Return every entry exactly as written.

Rows from a 3D modeling dataset

........

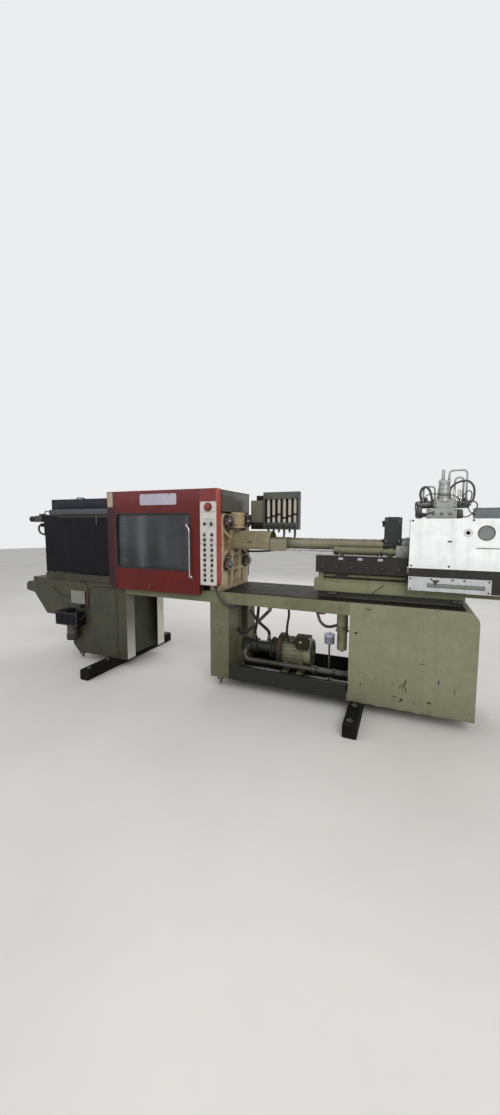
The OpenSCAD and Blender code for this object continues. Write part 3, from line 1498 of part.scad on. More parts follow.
module return_filter() color(olive) {
    x = cabinet_x0 - 98;
    translate([x, 0, 0]) {
        along_z([beam_z - 210, bed_z], 47);
        along_z([beam_z - 216, beam_z - 204], 56);
        along_z([beam_z - 376, beam_z - 216], 42);
        along_z([beam_z - 392, beam_z - 376], 20, $fn = 6);
    }
    span([x - 60, x + 98 - frame_t], [-30, 30], [beam_z - 12, beam_z + 20]);
}

module lubricator() color(dark) {
    y = [-outer_y - 118, -outer_y];
    x = [left_leg_x0 - 112, left_leg_x0 + 192];
    z = belly_z + 70;
    span(x, y, [z - 135, z]);
    span([x[0] + 60, x[0] + 160], y, [z, z + 22]);
    translate([(x[0] + x[1]) / 2 + 20, (y[0] + y[1]) / 2, 0]) {
        along_z([z - 235, z - 135], 52);
        along_z([z - 290, z - 235], 58);
    }
    // Timer plate and pull knob on the side sheet
    span([left_leg_x0 + 3, left_leg_x0 + 203], [-outer_y - 8, -outer_y], [z + 84, z + 211]);
    translate([left_leg_x0 + 170, 0, z + 58]) {
        along_y([-outer_y - 18, -outer_y], 9);
        along_y([-outer_y - 38, -outer_y - 18], 20);
    }
}

// Routes of the hoses and cables, as they run between their ends
drop_x = right_leg_x1 + 192;
web_x = right_leg_x1 - 42;
stage_hose = [[drop_x, -285, beam_z], [drop_x, -285, beam_z - 26],
    [drop_x + 33, -238, beam_z - 114], [stage_x - 16, -185, beam_z - 175],
    [stage_x + 10, -80, motor_z + 190], [stage_x, motor_y, motor_z + outlet_h + 40],
    [stage_x, motor_y, motor_z + outlet_h - 14]];
leg_hose = [[drop_x + 183, -285, beam_z], [drop_x + 183, -285, beam_z - 24],
    [drop_x + 84, -262, beam_z - 126], [drop_x + 6, -232, beam_z - 204],
    [drop_x - 99, -182, beam_z - 284], [drop_x - 162, -128, beam_z - 289],
    [web_x + 36, -85, beam_z - 276], [web_x, -85, beam_z - 276]];
outlet_hose = [[outlet_x + 96, -150, bed_z], [outlet_x + 96, -150, bed_z - 40],
    [outlet_x + 92, -145, beam_z - 50], [outlet_x + 69, -118, beam_z - 178],
    [outlet_x + 20, -40, motor_z + outlet_h + 62], [outlet_x, motor_y, motor_z + outlet_h + 24],
    [outlet_x, motor_y, motor_z + outlet_h]];
cable_y = -platen_y - 49;
panel_cable_route = [[column_x1 - 30, cable_y, bed_z + 59], [column_x1 - 30, cable_y, bed_z + 34],
    [column_x1 - 2, cable_y + 3, bed_z - 41], [right_leg_x1 - 22, cable_y + 7, beam_z - 3],
    [right_leg_x1 + 34, cable_y + 32, beam_z - 30], [right_leg_x1 + 74, cable_y + 72, beam_z - 22],
    [right_leg_x1 + 74, cable_y + 72, beam_z]];

sheet_cable_route = [[bed_x0 + 285, -outer_y, bed_z - 101], [bed_x0 + 285, -outer_y - 12, bed_z - 101],
    [bed_x0 + 330, -outer_y - 13, bed_z - 124], [bed_x0 + 433, -outer_y - 12, bed_z - 176],
    [left_leg_x0 - 60, -outer_y - 8, bed_z - 184], [left_leg_x0 + 3, -outer_y - 6, bed_z - 180]];

function water_route(i, fall) = let (x = regulator_tube_x(i), z = regulator_z - nipple_l,
    y = platen_y - 15, end_z = axis_z - 35 * (i + 1) / 2) [
    [x, regulator_mid, z], [x, regulator_mid, z - 26],
    [x - 34, y - 8, z - fall], [(x + fixed_x1) / 2, y, (z - fall + end_z) / 2 - 20],
    [fixed_x1 + 40, y, end_z], [fixed_x1, y, end_z]
];

module hydraulic_hoses() color(dark) {
    for (route = [stage_hose, leg_hose, outlet_hose]) hose(route, hose_r);
}

module panel_cable() color(dark) {
    hose(panel_cable_route, 8);
    hose(sheet_cable_route, 4);
}

module water_hoses() color(dark) {
    for (i = [1, 3, 5]) hose(water_route(i, 70 + 14 * i), 10);
}

skid_beams();
clamp_bed();
clamp_side_sheets();
right_leg();
bed_frame();
bed_plate();
cabinet();
levelling_feet();
slide_ways();
stationary_platen();
rear_platen();
tie_bars();
clamp_cylinder();
clamp_cover();
door_tracks();
control_column();
control_panel();
top_guard();
guard_pane();
flow_regulator();
carriage_base();
carriage_rod();
motor();
bell_housing();
pump();
tank_piping();
return_filter();
lubricator();
hydraulic_hoses();
panel_cable();
water_hoses();
moving_platen();
clamp_ram();
ejector_plate();
operator_door();
door_window();
door_handle();
rear_door();
barrel();
barrel_jacket();
nozzle_cover();
feed_block();
injection_housing();
carriage_cylinder();
terminal_box();
injection_cover();
position_strip();
valve_stack();
junction_box();
crosshead();
screw();
pump_coupling();
estop_button();
key_switch();
push_button(0);  // push_button_1
push_button(1);  // push_button_2
push_button(2);  // push_button_3
push_button(3);  // push_button_4
push_button(4);  // push_button_5
push_button(5);  // push_button_6
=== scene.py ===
import bpy
import bmesh
import json
import math
import random
from mathutils import Matrix, Vector


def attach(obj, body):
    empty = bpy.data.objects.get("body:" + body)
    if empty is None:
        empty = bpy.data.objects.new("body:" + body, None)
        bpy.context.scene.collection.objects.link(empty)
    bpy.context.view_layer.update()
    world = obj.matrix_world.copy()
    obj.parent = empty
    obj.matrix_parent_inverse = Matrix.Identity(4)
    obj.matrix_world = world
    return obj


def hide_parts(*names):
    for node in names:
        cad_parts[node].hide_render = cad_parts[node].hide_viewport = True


print("loading the machine")
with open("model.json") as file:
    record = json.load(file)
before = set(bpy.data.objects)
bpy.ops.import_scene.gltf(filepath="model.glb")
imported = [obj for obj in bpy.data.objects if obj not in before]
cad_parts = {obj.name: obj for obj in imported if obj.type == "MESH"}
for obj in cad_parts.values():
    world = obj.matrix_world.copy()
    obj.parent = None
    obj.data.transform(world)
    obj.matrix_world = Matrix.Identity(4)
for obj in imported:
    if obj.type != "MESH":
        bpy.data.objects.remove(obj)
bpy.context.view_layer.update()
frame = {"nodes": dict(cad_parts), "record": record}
cad = frame["nodes"]
scene = bpy.context.scene


# node tree helpers: settings or socket values of a node, and the nodes or sockets plugged into it
def fillNode(tree, node, settings=None, links=None):
    for key, value in (settings or {}).items():
        if isinstance(key, str) and hasattr(node, key):
            setattr(node, key, value)
        else:
            node.inputs[key].default_value = value
    for key, source in (links or {}).items():
        tree.links.new(getattr(source, "outputs", [source])[0], node.inputs[key])
    return node


def addNode(tree, kind, settings=None, links=None):
    return fillNode(tree, tree.nodes.new(kind), settings, links)


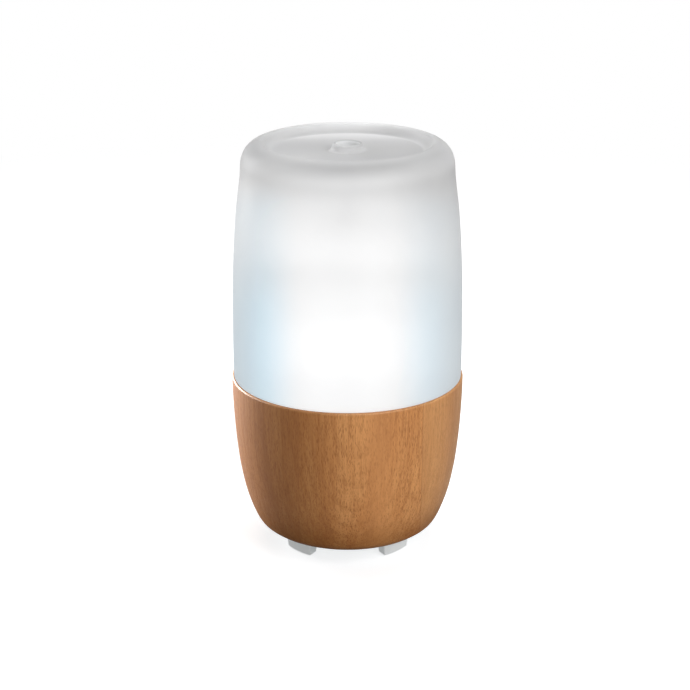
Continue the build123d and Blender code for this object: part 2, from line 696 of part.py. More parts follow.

........

■ **Exercise answer**
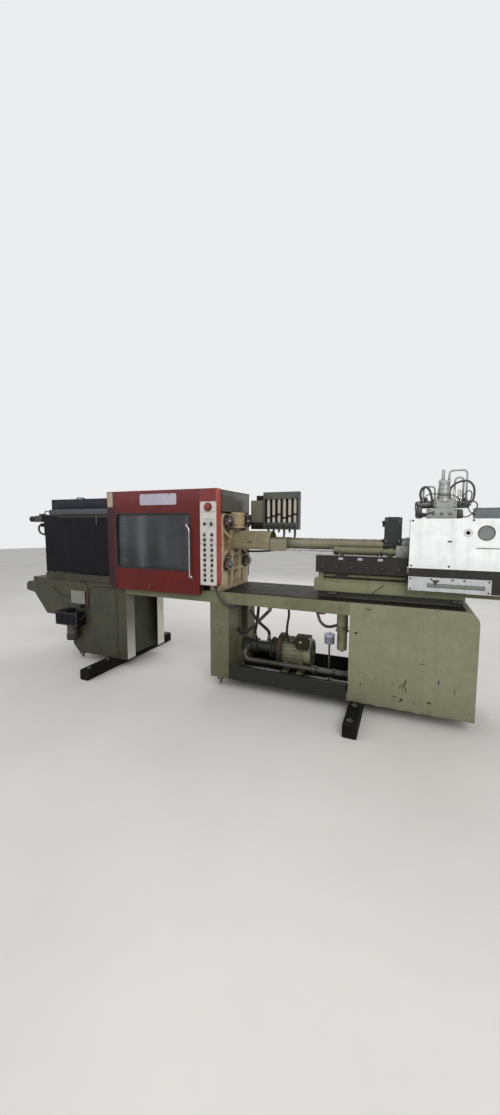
The OpenSCAD and Blender code for this object continues. Write part 3, from line 1498 of part.scad on. More parts follow.
module return_filter() color(olive) {
    x = cabinet_x0 - 98;
    translate([x, 0, 0]) {
        along_z([beam_z - 210, bed_z], 47);
        along_z([beam_z - 216, beam_z - 204], 56);
        along_z([beam_z - 376, beam_z - 216], 42);
        along_z([beam_z - 392, beam_z - 376], 20, $fn = 6);
    }
    span([x - 60, x + 98 - frame_t], [-30, 30], [beam_z - 12, beam_z + 20]);
}

module lubricator() color(dark) {
    y = [-outer_y - 118, -outer_y];
    x = [left_leg_x0 - 112, left_leg_x0 + 192];
    z = belly_z + 70;
    span(x, y, [z - 135, z]);
    span([x[0] + 60, x[0] + 160], y, [z, z + 22]);
    translate([(x[0] + x[1]) / 2 + 20, (y[0] + y[1]) / 2, 0]) {
        along_z([z - 235, z - 135], 52);
        along_z([z - 290, z - 235], 58);
    }
    // Timer plate and pull knob on the side sheet
    span([left_leg_x0 + 3, left_leg_x0 + 203], [-outer_y - 8, -outer_y], [z + 84, z + 211]);
    translate([left_leg_x0 + 170, 0, z + 58]) {
        along_y([-outer_y - 18, -outer_y], 9);
        along_y([-outer_y - 38, -outer_y - 18], 20);
    }
}

// Routes of the hoses and cables, as they run between their ends
drop_x = right_leg_x1 + 192;
web_x = right_leg_x1 - 42;
stage_hose = [[drop_x, -285, beam_z], [drop_x, -285, beam_z - 26],
    [drop_x + 33, -238, beam_z - 114], [stage_x - 16, -185, beam_z - 175],
    [stage_x + 10, -80, motor_z + 190], [stage_x, motor_y, motor_z + outlet_h + 40],
    [stage_x, motor_y, motor_z + outlet_h - 14]];
leg_hose = [[drop_x + 183, -285, beam_z], [drop_x + 183, -285, beam_z - 24],
    [drop_x + 84, -262, beam_z - 126], [drop_x + 6, -232, beam_z - 204],
    [drop_x - 99, -182, beam_z - 284], [drop_x - 162, -128, beam_z - 289],
    [web_x + 36, -85, beam_z - 276], [web_x, -85, beam_z - 276]];
outlet_hose = [[outlet_x + 96, -150, bed_z], [outlet_x + 96, -150, bed_z - 40],
    [outlet_x + 92, -145, beam_z - 50], [outlet_x + 69, -118, beam_z - 178],
    [outlet_x + 20, -40, motor_z + outlet_h + 62], [outlet_x, motor_y, motor_z + outlet_h + 24],
    [outlet_x, motor_y, motor_z + outlet_h]];
cable_y = -platen_y - 49;
panel_cable_route = [[column_x1 - 30, cable_y, bed_z + 59], [column_x1 - 30, cable_y, bed_z + 34],
    [column_x1 - 2, cable_y + 3, bed_z - 41], [right_leg_x1 - 22, cable_y + 7, beam_z - 3],
    [right_leg_x1 + 34, cable_y + 32, beam_z - 30], [right_leg_x1 + 74, cable_y + 72, beam_z - 22],
    [right_leg_x1 + 74, cable_y + 72, beam_z]];

sheet_cable_route = [[bed_x0 + 285, -outer_y, bed_z - 101], [bed_x0 + 285, -outer_y - 12, bed_z - 101],
    [bed_x0 + 330, -outer_y - 13, bed_z - 124], [bed_x0 + 433, -outer_y - 12, bed_z - 176],
    [left_leg_x0 - 60, -outer_y - 8, bed_z - 184], [left_leg_x0 + 3, -outer_y - 6, bed_z - 180]];

function water_route(i, fall) = let (x = regulator_tube_x(i), z = regulator_z - nipple_l,
    y = platen_y - 15, end_z = axis_z - 35 * (i + 1) / 2) [
    [x, regulator_mid, z], [x, regulator_mid, z - 26],
    [x - 34, y - 8, z - fall], [(x + fixed_x1) / 2, y, (z - fall + end_z) / 2 - 20],
    [fixed_x1 + 40, y, end_z], [fixed_x1, y, end_z]
];

module hydraulic_hoses() color(dark) {
    for (route = [stage_hose, leg_hose, outlet_hose]) hose(route, hose_r);
}

module panel_cable() color(dark) {
    hose(panel_cable_route, 8);
    hose(sheet_cable_route, 4);
}

module water_hoses() color(dark) {
    for (i = [1, 3, 5]) hose(water_route(i, 70 + 14 * i), 10);
}

skid_beams();
clamp_bed();
clamp_side_sheets();
right_leg();
bed_frame();
bed_plate();
cabinet();
levelling_feet();
slide_ways();
stationary_platen();
rear_platen();
tie_bars();
clamp_cylinder();
clamp_cover();
door_tracks();
control_column();
control_panel();
top_guard();
guard_pane();
flow_regulator();
carriage_base();
carriage_rod();
motor();
bell_housing();
pump();
tank_piping();
return_filter();
lubricator();
hydraulic_hoses();
panel_cable();
water_hoses();
moving_platen();
clamp_ram();
ejector_plate();
operator_door();
door_window();
door_handle();
rear_door();
barrel();
barrel_jacket();
nozzle_cover();
feed_block();
injection_housing();
carriage_cylinder();
terminal_box();
injection_cover();
position_strip();
valve_stack();
junction_box();
crosshead();
screw();
pump_coupling();
estop_button();
key_switch();
push_button(0);  // push_button_1
push_button(1);  // push_button_2
push_button(2);  // push_button_3
push_button(3);  // push_button_4
push_button(4);  // push_button_5
push_button(5);  // push_button_6
=== scene.py ===
import bpy
import bmesh
import json
import math
import random
from mathutils import Matrix, Vector


def attach(obj, body):
    empty = bpy.data.objects.get("body:" + body)
    if empty is None:
        empty = bpy.data.objects.new("body:" + body, None)
        bpy.context.scene.collection.objects.link(empty)
    bpy.context.view_layer.update()
    world = obj.matrix_world.copy()
    obj.parent = empty
    obj.matrix_parent_inverse = Matrix.Identity(4)
    obj.matrix_world = world
    return obj


def hide_parts(*names):
    for node in names:
        cad_parts[node].hide_render = cad_parts[node].hide_viewport = True


print("loading the machine")
with open("model.json") as file:
    record = json.load(file)
before = set(bpy.data.objects)
bpy.ops.import_scene.gltf(filepath="model.glb")
imported = [obj for obj in bpy.data.objects if obj not in before]
cad_parts = {obj.name: obj for obj in imported if obj.type == "MESH"}
for obj in cad_parts.values():
    world = obj.matrix_world.copy()
    obj.parent = None
    obj.data.transform(world)
    obj.matrix_world = Matrix.Identity(4)
for obj in imported:
    if obj.type != "MESH":
        bpy.data.objects.remove(obj)
bpy.context.view_layer.update()
frame = {"nodes": dict(cad_parts), "record": record}
cad = frame["nodes"]
scene = bpy.context.scene


# node tree helpers: settings or socket values of a node, and the nodes or sockets plugged into it
def fillNode(tree, node, settings=None, links=None):
    for key, value in (settings or {}).items():
        if isinstance(key, str) and hasattr(node, key):
            setattr(node, key, value)
        else:
            node.inputs[key].default_value = value
    for key, source in (links or {}).items():
        tree.links.new(getattr(source, "outputs", [source])[0], node.inputs[key])
    return node


def addNode(tree, kind, settings=None, links=None):
    return fillNode(tree, tree.nodes.new(kind), settings, links)


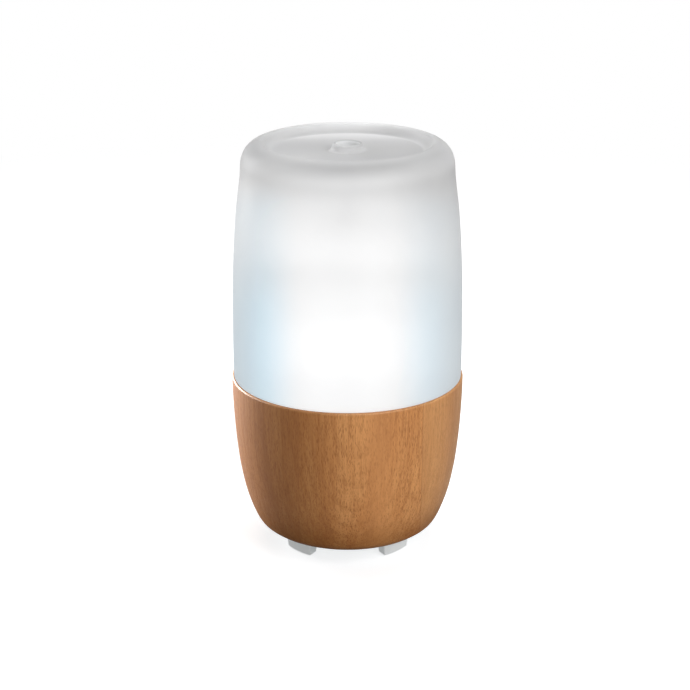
Continue the build123d and Blender code for this object: part 2, from line 696 of part.py. More parts follow.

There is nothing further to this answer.